▶ **Aim of the task**
Write out the listing below again, precisely as it is given.

▶ **Dataset extract**
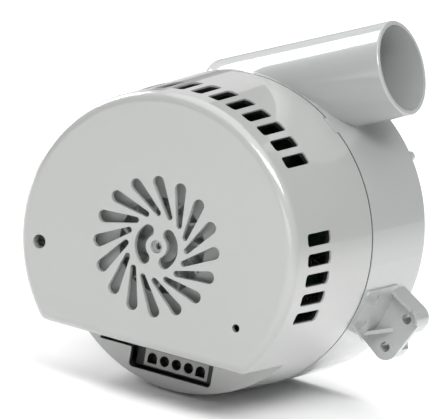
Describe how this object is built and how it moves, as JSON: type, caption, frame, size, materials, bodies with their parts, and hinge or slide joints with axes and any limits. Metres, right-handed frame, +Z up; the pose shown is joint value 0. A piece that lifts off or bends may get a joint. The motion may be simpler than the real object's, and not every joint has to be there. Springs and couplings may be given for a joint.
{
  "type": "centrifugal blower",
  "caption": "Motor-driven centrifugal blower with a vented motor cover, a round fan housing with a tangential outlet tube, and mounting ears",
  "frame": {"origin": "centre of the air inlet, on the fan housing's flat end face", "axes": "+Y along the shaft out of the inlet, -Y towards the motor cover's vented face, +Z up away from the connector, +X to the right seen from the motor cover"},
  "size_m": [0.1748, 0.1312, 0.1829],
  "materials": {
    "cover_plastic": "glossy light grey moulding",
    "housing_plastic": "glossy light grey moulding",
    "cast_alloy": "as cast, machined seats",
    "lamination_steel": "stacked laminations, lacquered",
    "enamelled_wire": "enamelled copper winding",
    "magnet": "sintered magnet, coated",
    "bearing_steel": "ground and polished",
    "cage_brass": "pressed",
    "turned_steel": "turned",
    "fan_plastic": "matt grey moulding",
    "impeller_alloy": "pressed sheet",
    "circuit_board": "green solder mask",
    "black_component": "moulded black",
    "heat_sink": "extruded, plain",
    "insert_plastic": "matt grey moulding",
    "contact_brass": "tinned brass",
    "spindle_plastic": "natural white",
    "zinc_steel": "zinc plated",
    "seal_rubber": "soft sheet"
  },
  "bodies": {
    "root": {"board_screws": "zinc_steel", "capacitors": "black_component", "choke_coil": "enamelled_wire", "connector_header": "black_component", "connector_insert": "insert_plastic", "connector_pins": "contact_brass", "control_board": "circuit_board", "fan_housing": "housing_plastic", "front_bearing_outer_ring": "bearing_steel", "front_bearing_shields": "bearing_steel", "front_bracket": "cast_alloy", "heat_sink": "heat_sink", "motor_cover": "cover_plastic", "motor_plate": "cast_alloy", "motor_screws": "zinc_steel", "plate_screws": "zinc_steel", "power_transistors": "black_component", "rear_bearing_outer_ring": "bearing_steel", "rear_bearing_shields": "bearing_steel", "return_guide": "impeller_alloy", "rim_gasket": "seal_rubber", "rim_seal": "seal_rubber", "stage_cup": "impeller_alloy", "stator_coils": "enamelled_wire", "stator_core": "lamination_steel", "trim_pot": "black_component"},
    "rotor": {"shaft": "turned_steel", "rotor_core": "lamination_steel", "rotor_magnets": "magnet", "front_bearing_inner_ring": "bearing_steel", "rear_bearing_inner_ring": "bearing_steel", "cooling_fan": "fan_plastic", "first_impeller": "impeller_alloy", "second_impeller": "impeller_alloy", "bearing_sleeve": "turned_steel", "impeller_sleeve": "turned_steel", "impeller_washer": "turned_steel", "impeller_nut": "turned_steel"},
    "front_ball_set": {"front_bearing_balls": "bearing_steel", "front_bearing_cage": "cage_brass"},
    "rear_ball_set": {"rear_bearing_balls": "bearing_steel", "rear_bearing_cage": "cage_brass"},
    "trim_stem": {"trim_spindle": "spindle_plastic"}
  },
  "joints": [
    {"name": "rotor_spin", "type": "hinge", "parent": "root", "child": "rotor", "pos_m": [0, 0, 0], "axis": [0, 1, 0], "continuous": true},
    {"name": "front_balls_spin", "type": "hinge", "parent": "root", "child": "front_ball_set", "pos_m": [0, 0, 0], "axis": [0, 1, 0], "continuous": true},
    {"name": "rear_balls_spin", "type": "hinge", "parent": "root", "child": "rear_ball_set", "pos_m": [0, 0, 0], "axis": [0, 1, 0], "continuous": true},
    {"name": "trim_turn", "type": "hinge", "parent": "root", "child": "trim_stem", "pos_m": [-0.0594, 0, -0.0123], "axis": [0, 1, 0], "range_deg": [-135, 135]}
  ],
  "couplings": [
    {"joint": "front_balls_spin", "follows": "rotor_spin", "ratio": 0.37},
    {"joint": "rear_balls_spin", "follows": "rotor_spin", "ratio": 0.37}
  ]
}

▶ **Correct answer**
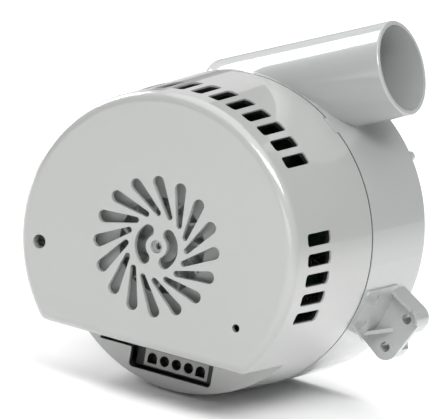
Describe how this object is built and how it moves, as JSON: type, caption, frame, size, materials, bodies with their parts, and hinge or slide joints with axes and any limits. Metres, right-handed frame, +Z up; the pose shown is joint value 0. A piece that lifts off or bends may get a joint. The motion may be simpler than the real object's, and not every joint has to be there. Springs and couplings may be given for a joint.
{
  "type": "centrifugal blower",
  "caption": "Motor-driven centrifugal blower with a vented motor cover, a round fan housing with a tangential outlet tube, and mounting ears",
  "frame": {"origin": "centre of the air inlet, on the fan housing's flat end face", "axes": "+Y along the shaft out of the inlet, -Y towards the motor cover's vented face, +Z up away from the connector, +X to the right seen from the motor cover"},
  "size_m": [0.1748, 0.1312, 0.1829],
  "materials": {
    "cover_plastic": "glossy light grey moulding",
    "housing_plastic": "glossy light grey moulding",
    "cast_alloy": "as cast, machined seats",
    "lamination_steel": "stacked laminations, lacquered",
    "enamelled_wire": "enamelled copper winding",
    "magnet": "sintered magnet, coated",
    "bearing_steel": "ground and polished",
    "cage_brass": "pressed",
    "turned_steel": "turned",
    "fan_plastic": "matt grey moulding",
    "impeller_alloy": "pressed sheet",
    "circuit_board": "green solder mask",
    "black_component": "moulded black",
    "heat_sink": "extruded, plain",
    "insert_plastic": "matt grey moulding",
    "contact_brass": "tinned brass",
    "spindle_plastic": "natural white",
    "zinc_steel": "zinc plated",
    "seal_rubber": "soft sheet"
  },
  "bodies": {
    "root": {"board_screws": "zinc_steel", "capacitors": "black_component", "choke_coil": "enamelled_wire", "connector_header": "black_component", "connector_insert": "insert_plastic", "connector_pins": "contact_brass", "control_board": "circuit_board", "fan_housing": "housing_plastic", "front_bearing_outer_ring": "bearing_steel", "front_bearing_shields": "bearing_steel", "front_bracket": "cast_alloy", "heat_sink": "heat_sink", "motor_cover": "cover_plastic", "motor_plate": "cast_alloy", "motor_screws": "zinc_steel", "plate_screws": "zinc_steel", "power_transistors": "black_component", "rear_bearing_outer_ring": "bearing_steel", "rear_bearing_shields": "bearing_steel", "return_guide": "impeller_alloy", "rim_gasket": "seal_rubber", "rim_seal": "seal_rubber", "stage_cup": "impeller_alloy", "stator_coils": "enamelled_wire", "stator_core": "lamination_steel", "trim_pot": "black_component"},
    "rotor": {"shaft": "turned_steel", "rotor_core": "lamination_steel", "rotor_magnets": "magnet", "front_bearing_inner_ring": "bearing_steel", "rear_bearing_inner_ring": "bearing_steel", "cooling_fan": "fan_plastic", "first_impeller": "impeller_alloy", "second_impeller": "impeller_alloy", "bearing_sleeve": "turned_steel", "impeller_sleeve": "turned_steel", "impeller_washer": "turned_steel", "impeller_nut": "turned_steel"},
    "front_ball_set": {"front_bearing_balls": "bearing_steel", "front_bearing_cage": "cage_brass"},
    "rear_ball_set": {"rear_bearing_balls": "bearing_steel", "rear_bearing_cage": "cage_brass"},
    "trim_stem": {"trim_spindle": "spindle_plastic"}
  },
  "joints": [
    {"name": "rotor_spin", "type": "hinge", "parent": "root", "child": "rotor", "pos_m": [0, 0, 0], "axis": [0, 1, 0], "continuous": true},
    {"name": "front_balls_spin", "type": "hinge", "parent": "root", "child": "front_ball_set", "pos_m": [0, 0, 0], "axis": [0, 1, 0], "continuous": true},
    {"name": "rear_balls_spin", "type": "hinge", "parent": "root", "child": "rear_ball_set", "pos_m": [0, 0, 0], "axis": [0, 1, 0], "continuous": true},
    {"name": "trim_turn", "type": "hinge", "parent": "root", "child": "trim_stem", "pos_m": [-0.0594, 0, -0.0123], "axis": [0, 1, 0], "range_deg": [-135, 135]}
  ],
  "couplings": [
    {"joint": "front_balls_spin", "follows": "rotor_spin", "ratio": 0.37},
    {"joint": "rear_balls_spin", "follows": "rotor_spin", "ratio": 0.37}
  ]
}